Choose the correct mode—Free patent, sales patent, or judicial.
Calendar expiration of patent
- Agricultural patents are now indefeasible upon registration (R.A. 11231), but residential patents remain subject to 5-year / 25-year restrictions on alienation & encumbrance (unless R.A. 10023 amendments apply).
9. Tax & Post-Title Considerations
Item | Rule |
---|---|
Capital-Gains Tax (CGT) | Not due on issuance of a patent, but becomes payable on first subsequent transfer (plus DST & transfer taxes). |
Real-Property Tax | Starts once OCT is issued; local assessors often re-assess for higher market value—budget accordingly. |
Estate Tax | If occupant-applicant is deceased, estate settlement precedes patent issuance (filed through heirs). |
Sub-division & conveyance | Any deed affecting patented land must still be presented to DENR for Post-Patent Approval when within the statutory prohibition period (if applicable). |
10. Strategic Tips
- Start with the DENR field office rather than the Register of Deeds—the latter can only act if a patent/decree exists.
- Document actual cultivation (photos, witnesses, crop receipts). Courts and DENR value possession evidence more than bare paperwork.
- Watch the “CADT” flag: If the area overlaps with an Ancestral Domain Title, expect an NCIP Certificate of Precondition requirement.
- Never pay large “facilitation fees.” Legitimate costs are survey, publication (if judicial), and minimal patent fees fixed under DAO 2002-12.

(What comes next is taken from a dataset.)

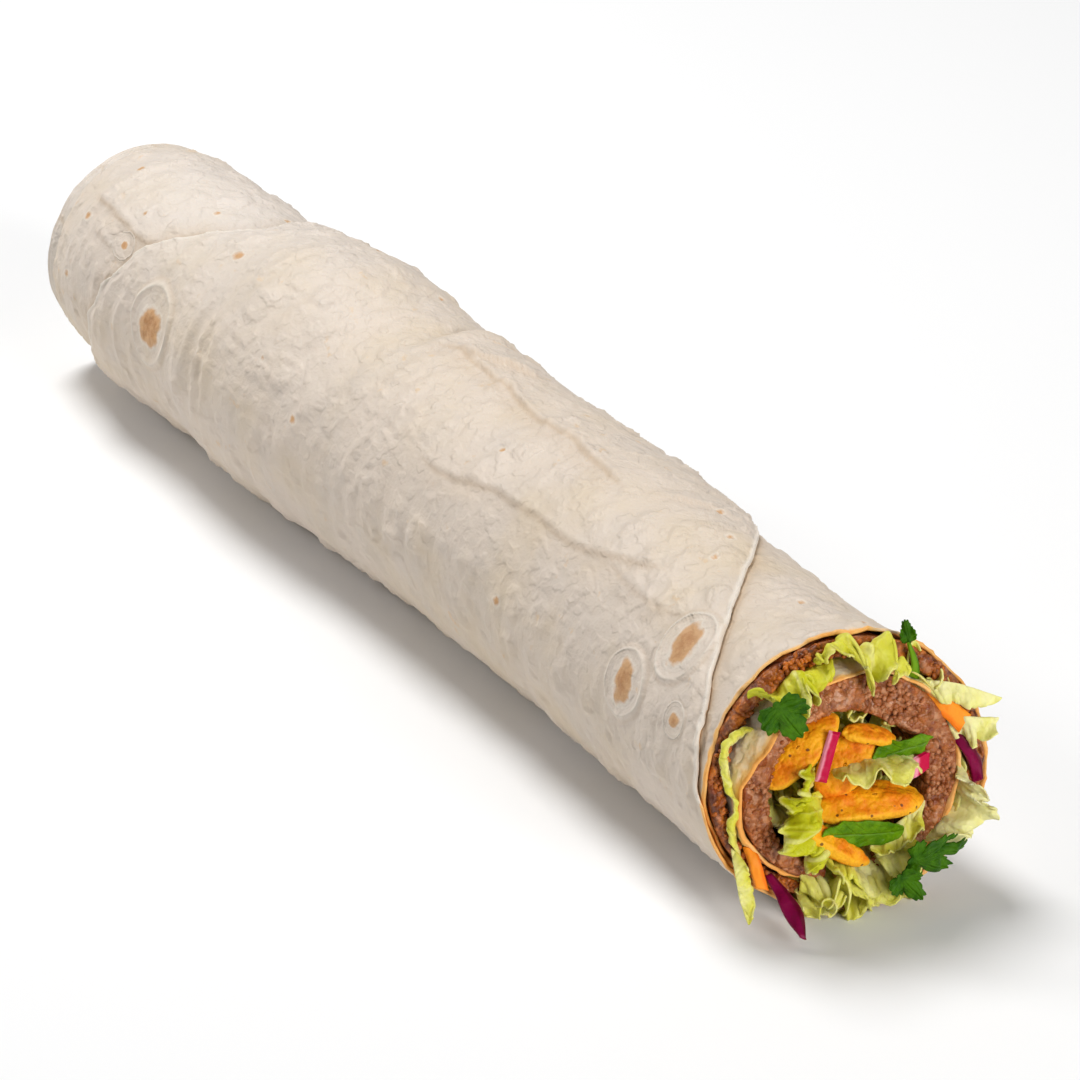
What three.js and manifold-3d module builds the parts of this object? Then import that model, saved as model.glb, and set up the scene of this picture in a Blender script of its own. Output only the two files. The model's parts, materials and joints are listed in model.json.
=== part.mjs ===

- Keep a chain-of-custody file—future buyers will ask for “root-of-title” bundles; organized folders help valuation and bank financing.
11. Concluding Thought
NAFCO lands occupy a quirky niche between ordinary public-domain lots and corporate-owned plantations. Their titling is not a special regime—you will ultimately invoke the Public Land Act or P.D. 1529—but you must first untangle 70-plus years of paper trails that run from C.A. 103 (1936) to the latest DENR circulars. A well-planned approach—survey, status check, picking the right patent mode, and early conflict screening—turns a “notorious” NAFCO parcel into a properly registered Torrens title.